AIM OF THE TASK: Your task is to write out the complete listing exactly as it is shown.

INFORMATION PROVIDED:
== == ==
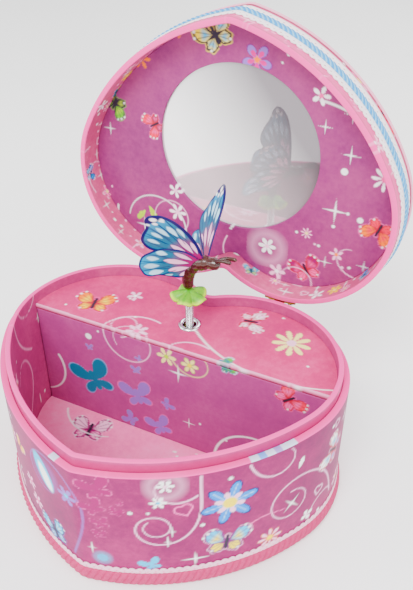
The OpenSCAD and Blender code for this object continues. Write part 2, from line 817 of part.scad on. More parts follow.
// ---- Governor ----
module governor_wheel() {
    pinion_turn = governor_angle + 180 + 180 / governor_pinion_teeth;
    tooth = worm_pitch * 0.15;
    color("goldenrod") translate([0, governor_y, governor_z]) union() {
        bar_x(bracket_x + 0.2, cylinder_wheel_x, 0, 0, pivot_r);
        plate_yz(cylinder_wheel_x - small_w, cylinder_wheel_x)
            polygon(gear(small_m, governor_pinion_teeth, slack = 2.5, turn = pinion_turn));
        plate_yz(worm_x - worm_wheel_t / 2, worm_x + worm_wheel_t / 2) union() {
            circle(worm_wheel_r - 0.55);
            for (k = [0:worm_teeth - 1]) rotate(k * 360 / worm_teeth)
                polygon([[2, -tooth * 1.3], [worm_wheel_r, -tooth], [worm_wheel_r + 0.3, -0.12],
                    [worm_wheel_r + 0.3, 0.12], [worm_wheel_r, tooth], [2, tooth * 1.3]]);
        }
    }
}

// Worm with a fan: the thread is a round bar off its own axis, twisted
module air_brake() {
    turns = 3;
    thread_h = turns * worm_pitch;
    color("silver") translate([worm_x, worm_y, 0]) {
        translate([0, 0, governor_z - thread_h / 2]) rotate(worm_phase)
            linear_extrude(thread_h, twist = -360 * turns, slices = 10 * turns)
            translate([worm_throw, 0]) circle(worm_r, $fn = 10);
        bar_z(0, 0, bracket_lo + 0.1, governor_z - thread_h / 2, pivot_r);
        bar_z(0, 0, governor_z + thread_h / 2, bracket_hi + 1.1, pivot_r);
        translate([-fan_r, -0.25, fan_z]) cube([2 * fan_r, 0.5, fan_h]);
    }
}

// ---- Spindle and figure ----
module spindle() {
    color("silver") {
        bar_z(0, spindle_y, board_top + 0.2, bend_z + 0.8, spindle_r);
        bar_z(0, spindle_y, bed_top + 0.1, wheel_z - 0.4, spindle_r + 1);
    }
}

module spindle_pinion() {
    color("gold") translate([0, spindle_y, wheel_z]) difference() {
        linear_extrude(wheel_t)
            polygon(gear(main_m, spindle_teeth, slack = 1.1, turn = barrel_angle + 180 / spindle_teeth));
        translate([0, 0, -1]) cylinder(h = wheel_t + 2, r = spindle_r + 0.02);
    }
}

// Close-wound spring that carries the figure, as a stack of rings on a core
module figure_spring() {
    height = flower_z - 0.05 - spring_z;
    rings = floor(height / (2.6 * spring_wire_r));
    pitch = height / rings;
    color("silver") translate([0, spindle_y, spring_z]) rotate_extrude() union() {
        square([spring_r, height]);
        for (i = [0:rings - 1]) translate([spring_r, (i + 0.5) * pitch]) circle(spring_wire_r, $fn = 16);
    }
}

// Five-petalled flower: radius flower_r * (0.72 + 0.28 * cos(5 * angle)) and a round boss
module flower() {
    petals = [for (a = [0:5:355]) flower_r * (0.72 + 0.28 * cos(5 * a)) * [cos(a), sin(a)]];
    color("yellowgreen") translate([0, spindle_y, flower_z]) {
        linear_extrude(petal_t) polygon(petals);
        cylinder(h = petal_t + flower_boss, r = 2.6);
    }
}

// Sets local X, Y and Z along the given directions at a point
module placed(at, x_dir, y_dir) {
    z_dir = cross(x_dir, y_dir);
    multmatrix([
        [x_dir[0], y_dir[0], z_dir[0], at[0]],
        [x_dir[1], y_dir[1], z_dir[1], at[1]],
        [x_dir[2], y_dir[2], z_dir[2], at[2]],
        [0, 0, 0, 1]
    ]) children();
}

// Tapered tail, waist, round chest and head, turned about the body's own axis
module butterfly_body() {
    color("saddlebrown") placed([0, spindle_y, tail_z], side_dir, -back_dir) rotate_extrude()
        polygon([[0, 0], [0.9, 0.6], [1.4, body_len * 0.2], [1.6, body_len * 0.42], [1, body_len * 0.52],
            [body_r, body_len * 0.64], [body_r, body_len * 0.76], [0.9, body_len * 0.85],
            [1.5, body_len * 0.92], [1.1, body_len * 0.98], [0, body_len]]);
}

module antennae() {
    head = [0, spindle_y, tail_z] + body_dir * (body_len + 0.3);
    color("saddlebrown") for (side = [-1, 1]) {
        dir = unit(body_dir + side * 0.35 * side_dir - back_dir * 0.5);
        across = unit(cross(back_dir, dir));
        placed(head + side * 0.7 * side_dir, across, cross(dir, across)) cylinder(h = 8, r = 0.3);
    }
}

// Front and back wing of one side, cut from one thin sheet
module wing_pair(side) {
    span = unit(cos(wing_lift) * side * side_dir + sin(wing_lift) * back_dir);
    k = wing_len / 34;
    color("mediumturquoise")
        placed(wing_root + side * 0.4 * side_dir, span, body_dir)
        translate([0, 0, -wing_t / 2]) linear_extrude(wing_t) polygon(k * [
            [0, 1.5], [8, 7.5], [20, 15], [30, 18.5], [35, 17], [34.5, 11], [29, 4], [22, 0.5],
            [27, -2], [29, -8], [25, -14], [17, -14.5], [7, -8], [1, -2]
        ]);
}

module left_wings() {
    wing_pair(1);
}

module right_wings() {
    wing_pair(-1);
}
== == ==
RESPONSE TO THE EXERCISE:
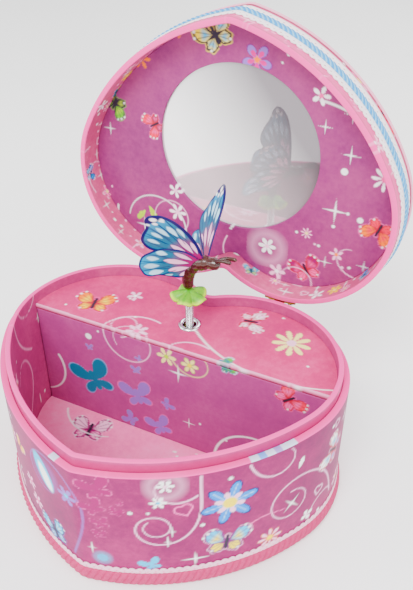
The OpenSCAD and Blender code for this object continues. Write part 2, from line 817 of part.scad on. More parts follow.
// ---- Governor ----
module governor_wheel() {
    pinion_turn = governor_angle + 180 + 180 / governor_pinion_teeth;
    tooth = worm_pitch * 0.15;
    color("goldenrod") translate([0, governor_y, governor_z]) union() {
        bar_x(bracket_x + 0.2, cylinder_wheel_x, 0, 0, pivot_r);
        plate_yz(cylinder_wheel_x - small_w, cylinder_wheel_x)
            polygon(gear(small_m, governor_pinion_teeth, slack = 2.5, turn = pinion_turn));
        plate_yz(worm_x - worm_wheel_t / 2, worm_x + worm_wheel_t / 2) union() {
            circle(worm_wheel_r - 0.55);
            for (k = [0:worm_teeth - 1]) rotate(k * 360 / worm_teeth)
                polygon([[2, -tooth * 1.3], [worm_wheel_r, -tooth], [worm_wheel_r + 0.3, -0.12],
                    [worm_wheel_r + 0.3, 0.12], [worm_wheel_r, tooth], [2, tooth * 1.3]]);
        }
    }
}

// Worm with a fan: the thread is a round bar off its own axis, twisted
module air_brake() {
    turns = 3;
    thread_h = turns * worm_pitch;
    color("silver") translate([worm_x, worm_y, 0]) {
        translate([0, 0, governor_z - thread_h / 2]) rotate(worm_phase)
            linear_extrude(thread_h, twist = -360 * turns, slices = 10 * turns)
            translate([worm_throw, 0]) circle(worm_r, $fn = 10);
        bar_z(0, 0, bracket_lo + 0.1, governor_z - thread_h / 2, pivot_r);
        bar_z(0, 0, governor_z + thread_h / 2, bracket_hi + 1.1, pivot_r);
        translate([-fan_r, -0.25, fan_z]) cube([2 * fan_r, 0.5, fan_h]);
    }
}

// ---- Spindle and figure ----
module spindle() {
    color("silver") {
        bar_z(0, spindle_y, board_top + 0.2, bend_z + 0.8, spindle_r);
        bar_z(0, spindle_y, bed_top + 0.1, wheel_z - 0.4, spindle_r + 1);
    }
}

module spindle_pinion() {
    color("gold") translate([0, spindle_y, wheel_z]) difference() {
        linear_extrude(wheel_t)
            polygon(gear(main_m, spindle_teeth, slack = 1.1, turn = barrel_angle + 180 / spindle_teeth));
        translate([0, 0, -1]) cylinder(h = wheel_t + 2, r = spindle_r + 0.02);
    }
}

// Close-wound spring that carries the figure, as a stack of rings on a core
module figure_spring() {
    height = flower_z - 0.05 - spring_z;
    rings = floor(height / (2.6 * spring_wire_r));
    pitch = height / rings;
    color("silver") translate([0, spindle_y, spring_z]) rotate_extrude() union() {
        square([spring_r, height]);
        for (i = [0:rings - 1]) translate([spring_r, (i + 0.5) * pitch]) circle(spring_wire_r, $fn = 16);
    }
}

// Five-petalled flower: radius flower_r * (0.72 + 0.28 * cos(5 * angle)) and a round boss
module flower() {
    petals = [for (a = [0:5:355]) flower_r * (0.72 + 0.28 * cos(5 * a)) * [cos(a), sin(a)]];
    color("yellowgreen") translate([0, spindle_y, flower_z]) {
        linear_extrude(petal_t) polygon(petals);
        cylinder(h = petal_t + flower_boss, r = 2.6);
    }
}

// Sets local X, Y and Z along the given directions at a point
module placed(at, x_dir, y_dir) {
    z_dir = cross(x_dir, y_dir);
    multmatrix([
        [x_dir[0], y_dir[0], z_dir[0], at[0]],
        [x_dir[1], y_dir[1], z_dir[1], at[1]],
        [x_dir[2], y_dir[2], z_dir[2], at[2]],
        [0, 0, 0, 1]
    ]) children();
}

// Tapered tail, waist, round chest and head, turned about the body's own axis
module butterfly_body() {
    color("saddlebrown") placed([0, spindle_y, tail_z], side_dir, -back_dir) rotate_extrude()
        polygon([[0, 0], [0.9, 0.6], [1.4, body_len * 0.2], [1.6, body_len * 0.42], [1, body_len * 0.52],
            [body_r, body_len * 0.64], [body_r, body_len * 0.76], [0.9, body_len * 0.85],
            [1.5, body_len * 0.92], [1.1, body_len * 0.98], [0, body_len]]);
}

module antennae() {
    head = [0, spindle_y, tail_z] + body_dir * (body_len + 0.3);
    color("saddlebrown") for (side = [-1, 1]) {
        dir = unit(body_dir + side * 0.35 * side_dir - back_dir * 0.5);
        across = unit(cross(back_dir, dir));
        placed(head + side * 0.7 * side_dir, across, cross(dir, across)) cylinder(h = 8, r = 0.3);
    }
}

// Front and back wing of one side, cut from one thin sheet
module wing_pair(side) {
    span = unit(cos(wing_lift) * side * side_dir + sin(wing_lift) * back_dir);
    k = wing_len / 34;
    color("mediumturquoise")
        placed(wing_root + side * 0.4 * side_dir, span, body_dir)
        translate([0, 0, -wing_t / 2]) linear_extrude(wing_t) polygon(k * [
            [0, 1.5], [8, 7.5], [20, 15], [30, 18.5], [35, 17], [34.5, 11], [29, 4], [22, 0.5],
            [27, -2], [29, -8], [25, -14], [17, -14.5], [7, -8], [1, -2]
        ]);
}

module left_wings() {
    wing_pair(1);
}

module right_wings() {
    wing_pair(-1);
}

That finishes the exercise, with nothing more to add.